# OBJECTIVE:
Extract the first line through the line containing "side_lamp();" from the listing below, exactly as written.

# DATA EXCERPT:
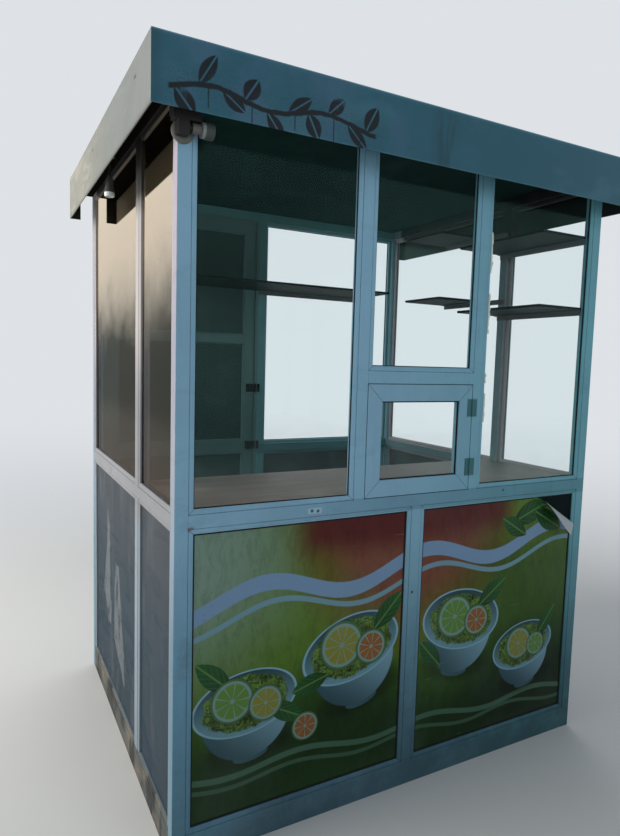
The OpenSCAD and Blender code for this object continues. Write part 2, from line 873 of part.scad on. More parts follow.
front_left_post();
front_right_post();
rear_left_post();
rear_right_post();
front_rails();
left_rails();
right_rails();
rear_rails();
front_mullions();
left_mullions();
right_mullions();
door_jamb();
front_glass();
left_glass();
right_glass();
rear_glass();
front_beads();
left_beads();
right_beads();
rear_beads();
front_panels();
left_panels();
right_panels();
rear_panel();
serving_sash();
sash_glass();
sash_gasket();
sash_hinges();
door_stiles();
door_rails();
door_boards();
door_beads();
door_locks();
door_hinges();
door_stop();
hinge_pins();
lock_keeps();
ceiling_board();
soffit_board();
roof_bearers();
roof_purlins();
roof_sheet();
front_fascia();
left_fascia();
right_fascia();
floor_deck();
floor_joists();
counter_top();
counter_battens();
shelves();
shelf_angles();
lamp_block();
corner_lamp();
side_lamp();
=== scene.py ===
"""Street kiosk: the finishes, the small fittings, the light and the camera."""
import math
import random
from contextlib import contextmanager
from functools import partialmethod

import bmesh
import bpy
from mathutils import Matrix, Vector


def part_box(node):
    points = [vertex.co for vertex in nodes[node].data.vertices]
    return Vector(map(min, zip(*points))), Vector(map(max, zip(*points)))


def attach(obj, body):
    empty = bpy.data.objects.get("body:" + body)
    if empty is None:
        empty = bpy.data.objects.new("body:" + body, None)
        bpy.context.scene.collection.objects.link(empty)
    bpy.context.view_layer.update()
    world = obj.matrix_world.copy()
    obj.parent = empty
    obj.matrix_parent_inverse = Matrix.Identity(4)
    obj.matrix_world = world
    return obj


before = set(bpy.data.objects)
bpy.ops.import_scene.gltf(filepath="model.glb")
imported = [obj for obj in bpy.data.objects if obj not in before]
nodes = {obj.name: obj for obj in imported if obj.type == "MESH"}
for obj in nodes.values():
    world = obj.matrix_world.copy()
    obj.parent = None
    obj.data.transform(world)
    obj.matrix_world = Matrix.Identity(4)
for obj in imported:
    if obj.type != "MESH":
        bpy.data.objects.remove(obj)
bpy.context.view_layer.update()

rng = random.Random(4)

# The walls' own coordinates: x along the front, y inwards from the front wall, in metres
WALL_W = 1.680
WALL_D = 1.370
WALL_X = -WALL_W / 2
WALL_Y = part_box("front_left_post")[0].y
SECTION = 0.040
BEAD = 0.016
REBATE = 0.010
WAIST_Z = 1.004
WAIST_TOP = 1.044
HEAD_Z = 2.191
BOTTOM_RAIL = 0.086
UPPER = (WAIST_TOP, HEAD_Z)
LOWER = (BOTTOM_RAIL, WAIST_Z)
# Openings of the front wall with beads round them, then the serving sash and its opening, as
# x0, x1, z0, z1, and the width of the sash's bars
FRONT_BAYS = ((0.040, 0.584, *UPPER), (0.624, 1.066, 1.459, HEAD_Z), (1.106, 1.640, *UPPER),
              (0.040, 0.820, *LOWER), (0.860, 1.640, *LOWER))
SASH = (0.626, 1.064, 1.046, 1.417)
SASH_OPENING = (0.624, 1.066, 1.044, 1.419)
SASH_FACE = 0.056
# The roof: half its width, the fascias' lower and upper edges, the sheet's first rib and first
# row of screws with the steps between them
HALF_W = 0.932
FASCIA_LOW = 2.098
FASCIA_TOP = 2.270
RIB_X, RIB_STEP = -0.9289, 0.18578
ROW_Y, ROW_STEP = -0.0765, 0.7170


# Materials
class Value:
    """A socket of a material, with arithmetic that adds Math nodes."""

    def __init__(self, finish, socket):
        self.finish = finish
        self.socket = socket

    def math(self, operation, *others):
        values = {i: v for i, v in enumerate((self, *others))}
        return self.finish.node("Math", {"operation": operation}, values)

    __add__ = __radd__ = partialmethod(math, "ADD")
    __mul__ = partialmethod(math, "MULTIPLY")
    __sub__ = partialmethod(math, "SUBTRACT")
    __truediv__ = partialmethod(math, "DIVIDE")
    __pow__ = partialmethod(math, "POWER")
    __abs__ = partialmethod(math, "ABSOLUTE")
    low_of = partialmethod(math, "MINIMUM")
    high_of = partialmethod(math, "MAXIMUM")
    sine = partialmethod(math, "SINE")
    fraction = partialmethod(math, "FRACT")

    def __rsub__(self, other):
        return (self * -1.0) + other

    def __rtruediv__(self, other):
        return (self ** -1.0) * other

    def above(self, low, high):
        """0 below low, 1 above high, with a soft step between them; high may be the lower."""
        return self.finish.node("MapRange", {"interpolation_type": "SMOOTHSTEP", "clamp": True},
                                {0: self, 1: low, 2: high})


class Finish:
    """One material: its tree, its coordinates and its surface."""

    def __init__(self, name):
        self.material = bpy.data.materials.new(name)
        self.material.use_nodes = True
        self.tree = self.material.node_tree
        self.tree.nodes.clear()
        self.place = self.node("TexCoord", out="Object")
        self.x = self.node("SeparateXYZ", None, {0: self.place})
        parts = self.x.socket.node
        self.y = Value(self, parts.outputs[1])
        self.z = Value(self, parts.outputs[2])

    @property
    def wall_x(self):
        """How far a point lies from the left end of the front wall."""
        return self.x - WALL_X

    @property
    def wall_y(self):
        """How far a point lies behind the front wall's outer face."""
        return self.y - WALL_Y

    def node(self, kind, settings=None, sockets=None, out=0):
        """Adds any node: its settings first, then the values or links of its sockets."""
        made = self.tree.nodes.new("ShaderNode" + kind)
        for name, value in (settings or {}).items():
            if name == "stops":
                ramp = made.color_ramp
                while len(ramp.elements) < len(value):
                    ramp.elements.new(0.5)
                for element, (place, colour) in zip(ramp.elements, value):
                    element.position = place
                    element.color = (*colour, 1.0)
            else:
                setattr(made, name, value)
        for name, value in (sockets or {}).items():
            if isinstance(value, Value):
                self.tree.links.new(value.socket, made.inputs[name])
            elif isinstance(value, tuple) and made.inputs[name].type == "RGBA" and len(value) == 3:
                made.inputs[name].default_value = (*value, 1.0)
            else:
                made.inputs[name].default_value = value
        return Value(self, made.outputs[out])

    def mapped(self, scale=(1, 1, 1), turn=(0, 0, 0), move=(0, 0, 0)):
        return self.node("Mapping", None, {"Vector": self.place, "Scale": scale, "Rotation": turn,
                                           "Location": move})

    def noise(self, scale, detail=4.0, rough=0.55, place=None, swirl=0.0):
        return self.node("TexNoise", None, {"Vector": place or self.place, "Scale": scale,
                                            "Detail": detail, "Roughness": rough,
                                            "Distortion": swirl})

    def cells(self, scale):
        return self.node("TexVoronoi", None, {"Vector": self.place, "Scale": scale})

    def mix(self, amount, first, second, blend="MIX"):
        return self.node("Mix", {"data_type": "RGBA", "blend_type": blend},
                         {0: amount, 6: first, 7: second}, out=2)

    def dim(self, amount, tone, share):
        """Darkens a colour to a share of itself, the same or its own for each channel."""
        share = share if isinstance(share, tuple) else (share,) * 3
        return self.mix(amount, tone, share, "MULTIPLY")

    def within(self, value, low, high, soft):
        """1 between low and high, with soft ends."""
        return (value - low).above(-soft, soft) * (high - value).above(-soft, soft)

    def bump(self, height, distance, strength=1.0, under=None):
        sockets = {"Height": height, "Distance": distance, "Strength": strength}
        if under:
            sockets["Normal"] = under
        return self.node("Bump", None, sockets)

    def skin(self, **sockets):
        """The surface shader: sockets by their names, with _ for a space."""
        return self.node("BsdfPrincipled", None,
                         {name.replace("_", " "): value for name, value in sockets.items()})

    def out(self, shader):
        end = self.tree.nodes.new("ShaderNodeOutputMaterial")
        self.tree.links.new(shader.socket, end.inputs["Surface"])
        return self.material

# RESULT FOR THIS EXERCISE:
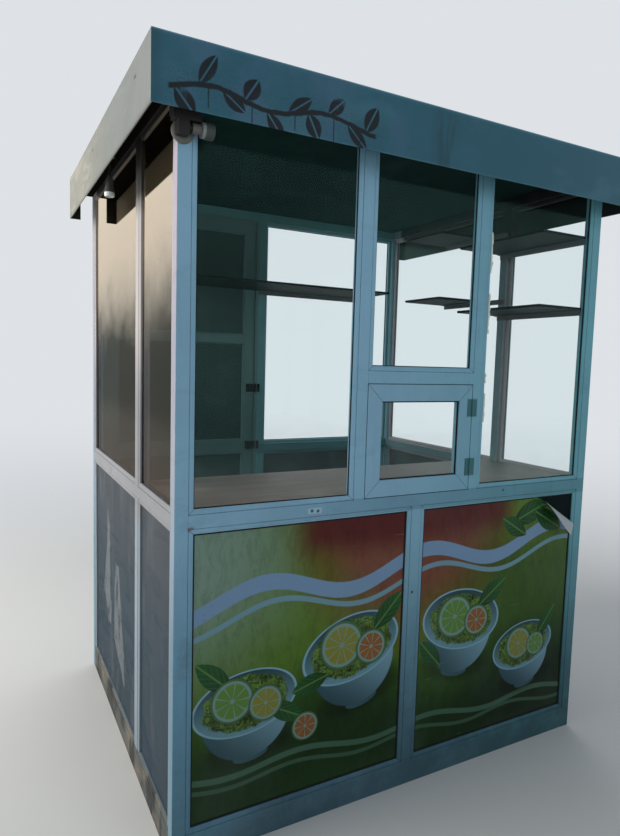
The OpenSCAD and Blender code for this object continues. Write part 2, from line 873 of part.scad on. More parts follow.
front_left_post();
front_right_post();
rear_left_post();
rear_right_post();
front_rails();
left_rails();
right_rails();
rear_rails();
front_mullions();
left_mullions();
right_mullions();
door_jamb();
front_glass();
left_glass();
right_glass();
rear_glass();
front_beads();
left_beads();
right_beads();
rear_beads();
front_panels();
left_panels();
right_panels();
rear_panel();
serving_sash();
sash_glass();
sash_gasket();
sash_hinges();
door_stiles();
door_rails();
door_boards();
door_beads();
door_locks();
door_hinges();
door_stop();
hinge_pins();
lock_keeps();
ceiling_board();
soffit_board();
roof_bearers();
roof_purlins();
roof_sheet();
front_fascia();
left_fascia();
right_fascia();
floor_deck();
floor_joists();
counter_top();
counter_battens();
shelves();
shelf_angles();
lamp_block();
corner_lamp();
side_lamp();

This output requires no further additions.